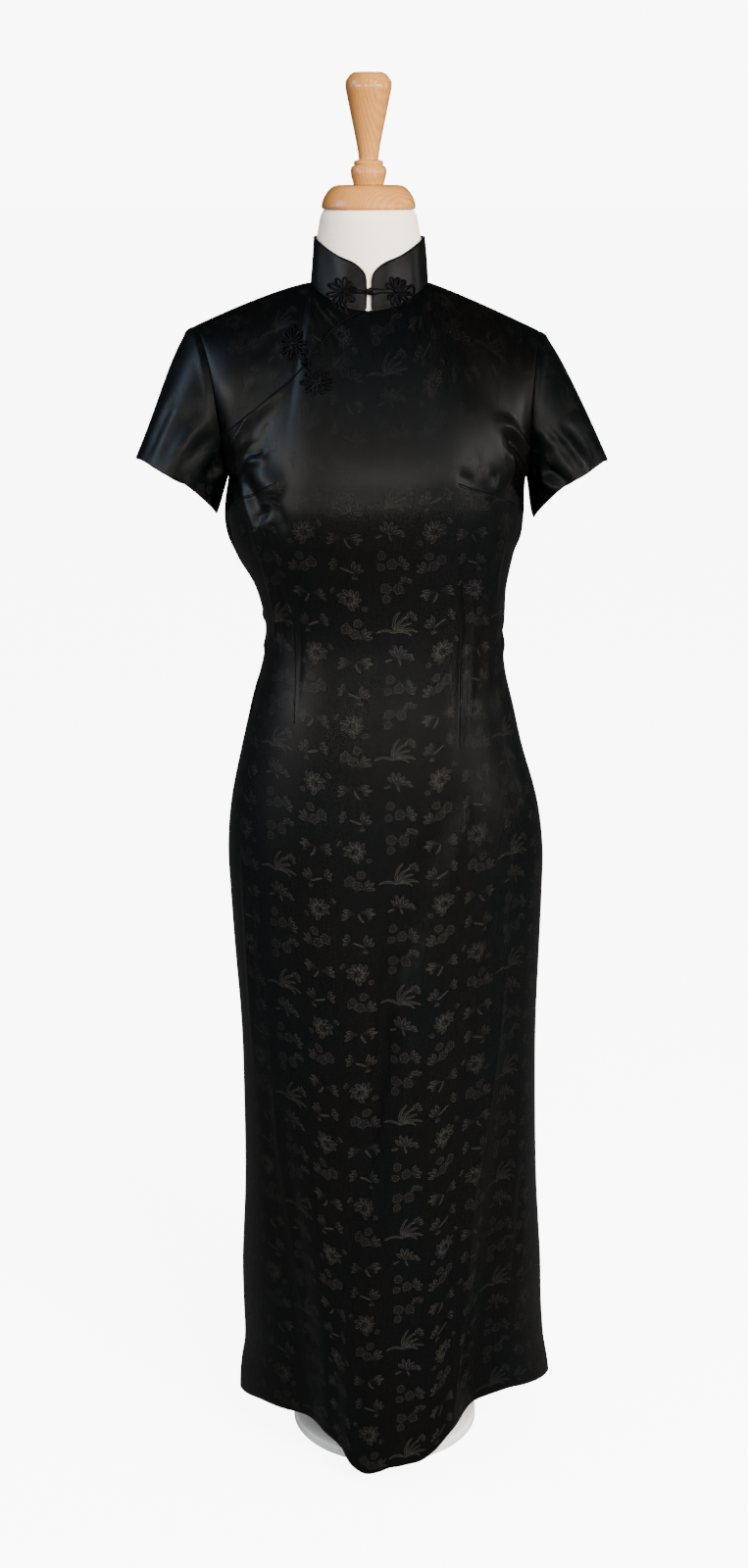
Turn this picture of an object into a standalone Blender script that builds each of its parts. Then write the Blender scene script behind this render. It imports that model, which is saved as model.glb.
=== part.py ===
"""Short-sleeved cheongsam of satin damask, worn by a limbless dress form on a metal stand.

Metres, +Z up, the dress faces -Y. The origin is the centre of the stand's underside. Every cloth
piece is a wall of even thickness. Its outer face is worked out from a table of sections below the
armpits, and above them from the shoulder line, the neckline and the armholes.
"""
import math
from collections import namedtuple

import bmesh
import bpy
import numpy as np

WALL = 0.0015
SEAM = 0.0003
OVERLAP_GAP = 0.0006
FRONT = -1
BACK = 1
LEFT = -1
RIGHT = 1

FRONT_COLUMNS = 30
BACK_COLUMNS = 20
FORM_COLUMNS = 20

HEM = 0.036
ARMPIT = 1.165
SLIT_TOP = 0.46
SLIT_OPENING = 0.012

Section = namedtuple("Section", "height centre half front back squareness")
SECTIONS = (
    Section(0.030, 0.0125, 0.1915, 0.152, 0.140, 1.48),
    Section(0.080, 0.0120, 0.1885, 0.150, 0.139, 1.56),
    Section(0.120, 0.0115, 0.1820, 0.149, 0.138, 1.64),
    Section(0.174, 0.0090, 0.1800, 0.147, 0.137, 1.72),
    Section(0.226, 0.0080, 0.1790, 0.145, 0.136, 1.83),
    Section(0.329, 0.0070, 0.1730, 0.140, 0.135, 2.02),
    Section(0.430, 0.0055, 0.1710, 0.135, 0.134, 2.12),
    Section(0.530, 0.0040, 0.1710, 0.130, 0.134, 2.20),
    Section(0.627, 0.0020, 0.1750, 0.125, 0.134, 2.28),
    Section(0.690, 0.0010, 0.1775, 0.121, 0.133, 2.30),
    Section(0.745, 0.0000, 0.1785, 0.118, 0.132, 2.30),
    Section(0.800, -0.0015, 0.1725, 0.115, 0.129, 2.30),
    Section(0.861, -0.0040, 0.1575, 0.111, 0.119, 2.30),
    Section(0.906, -0.0040, 0.1470, 0.107, 0.108, 2.30),
    Section(0.951, -0.0030, 0.1355, 0.103, 0.098, 2.30),
    Section(0.995, -0.0020, 0.1310, 0.101, 0.094, 2.30),
    Section(1.040, -0.0050, 0.1370, 0.104, 0.098, 2.30),
    Section(1.083, -0.0108, 0.1512, 0.112, 0.104, 2.30),
    Section(1.105, -0.0125, 0.1585, 0.117, 0.107, 2.30),
    Section(1.135, -0.0125, 0.1612, 0.121, 0.110, 2.30),
    Section(1.165, -0.0095, 0.1610, 0.120, 0.112, 2.30),
)

Fold = namedtuple("Fold", "side top across_top middle across_middle across_hem width depth")
FOLDS = (
    Fold(FRONT, 0.865, 0.085, 0.55, -0.004, -0.058, 0.015, -0.0050),
    Fold(FRONT, 0.800, 0.100, 0.50, 0.026, -0.022, 0.026, 0.0050),
    Fold(FRONT, 0.640, -0.145, 0.35, -0.115, -0.097, 0.024, -0.0150),
    Fold(FRONT, 0.700, 0.158, 0.40, 0.132, 0.104, 0.024, -0.0150),
    Fold(FRONT, 0.720, 0.140, 0.40, 0.112, 0.070, 0.018, 0.0040),
    Fold(BACK, 0.620, -0.100, 0.33, -0.085, -0.072, 0.026, -0.0110),
    Fold(BACK, 0.600, 0.110, 0.33, 0.092, 0.086, 0.026, -0.0120),
    Fold(BACK, 0.560, 0.000, 0.30, 0.008, 0.012, 0.034, 0.0060),
)

Hem = namedtuple("Hem", "across front back")
HEM_LINE = (
    Hem(-0.178, 0.053, 0.053),
    Hem(-0.160, 0.064, 0.049),
    Hem(-0.135, 0.065, 0.043),
    Hem(-0.112, 0.060, 0.041),
    Hem(-0.095, 0.053, 0.042),
    Hem(-0.078, 0.043, 0.044),
    Hem(-0.064, 0.029, 0.044),
    Hem(-0.046, 0.022, 0.040),
    Hem(-0.026, 0.026, 0.034),
    Hem(0.000, 0.034, 0.031),
    Hem(0.045, 0.0355, 0.034),
    Hem(0.064, 0.038, 0.039),
    Hem(0.080, 0.048, 0.044),
    Hem(0.096, 0.065, 0.046),
    Hem(0.115, 0.074, 0.044),
    Hem(0.135, 0.088, 0.047),
    Hem(0.162, 0.0955, 0.058),
    Hem(0.184, 0.087, 0.070),
    Hem(0.203, 0.076, 0.076),
)

SHOULDER_X = -0.0215
SHOULDER_HALF = 0.1855
Shoulder = namedtuple("Shoulder", "end height bow")
SHOULDERS = {
    LEFT: Shoulder(LEFT, 1.3225, 1.25),
    RIGHT: Shoulder(RIGHT, 1.3180, 1.10),
}
ARMHOLE_DEPTH = 0.052
NECK_X = -0.0180
NECK_HALF = 0.0625
NECK_FRONT = 0.056
NECK_BACK = 0.054
NECK_SIDE_Z = 1.3685
NECK_FRONT_DROP = 0.0255
NECK_BACK_RISE = 0.0
NECK_SHARE = 0.4
CHEST_PULL = 0.170
SIDE_PULL = 0.250
SHOULDER_PULL = 0.175
TIP_PULL = 0.125
NECK_PULL = 0.150
NECK_LEAN = 0.5
NECK_STEEP = 0.86
ARMHOLE_REACH = 0.45

Edge = namedtuple("Edge", "across height")
OPENING = (
    Edge(-0.190, 1.203),
    Edge(-0.168, 1.219),
    Edge(-0.149, 1.233),
    Edge(-0.129, 1.248),
    Edge(-0.106, 1.267),
    Edge(-0.086, 1.288),
    Edge(-0.073, 1.303),
    Edge(-0.059, 1.321),
    Edge(-0.045, 1.3325),
    Edge(-0.0196, 1.344),
)
TUCK = 0.16
FLUSH = 0.20

COLLAR_HEIGHT = 0.0465
COLLAR_EDGE_HEIGHT = 0.030
COLLAR_ROUND = 0.34
COLLAR_TOP_HALF = 0.0588
COLLAR_TOP_DEPTH = 0.0545
COLLAR_GAP = math.radians(3.2)

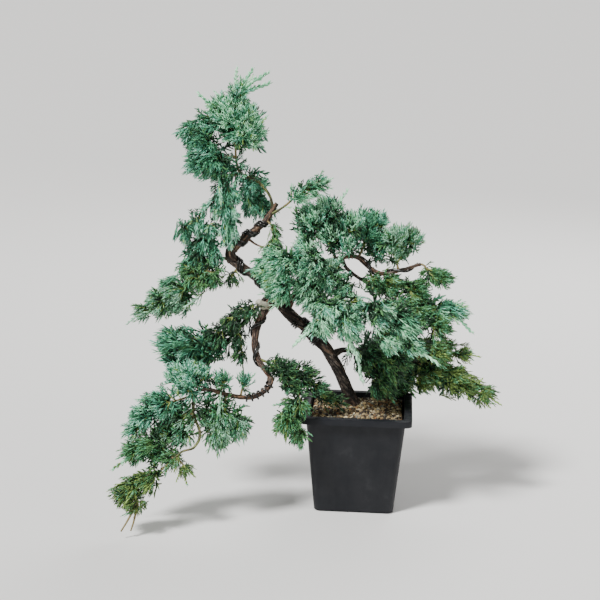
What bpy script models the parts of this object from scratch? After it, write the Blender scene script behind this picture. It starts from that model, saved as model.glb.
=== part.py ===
# A blue juniper bonsai in semi-cascade style, standing in its square nursery pot.
#
# Frame: metres, +Z up, X to the right and Y away from the front.
# The origin is the centre of the pot's underside. Routes and sizes below are in millimetres.
# Run with: blender --background --python part.py

import math
import random

import bmesh
import bpy
import numpy as np
from mathutils import Matrix, Vector

MM = 0.001
GOLDEN_ANGLE = math.pi * (3.0 - math.sqrt(5.0))

# Driving dimensions, in millimetres.
GAP = 0.3
POT_RIM = 130.0
POT_HEIGHT = 118.0
POT_WALL_TOP = 114.0
POT_WALL_BOTTOM = 91.0
POT_INNER_TOP = 109.0
RIM_SKIRT = 7.4
RIM_SHEET = 2.2
FLOOR_THICK = 3.0
FOOT_HEIGHT = 2.5
FOOT_INSET = 2.2
NOTCH_WIDTH = 12.0
NOTCH_DEPTH = 9.0
NOTCH_PROUD = 1.0
CORNER = 6.0
CORNER_STEPS = 3
RIM_CHAMFER = 0.8
SOIL_TOP = 112.0
ROOT_FLARE = 2.6
FLARE_HEIGHT = 9.0
LIMB_STEP = 8.0
LIMB_STEP_PER_RADIUS = 2.6

# Twig sizes, in millimetres, and how strongly a blade leans along its twig and with its mass.
STEM_RADIUS = (2.0, 1.6)
STEM_ELBOW = 5.0
ELBOW_SHARE = 0.4
AXIS_END_RADIUS = 1.4
STALK_RADIUS = 0.8
ROOT_SHARE = 0.4
END_MARGIN = 1.0
FORWARD_LEAN = 0.35
SWEEP_LEAN = 0.45
END_FORWARD_LEAN = 0.6
LOBE_START = 0.7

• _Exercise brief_
What is the number of lines above that hold the string "write"? Answer with that number alone.

• _Response_
2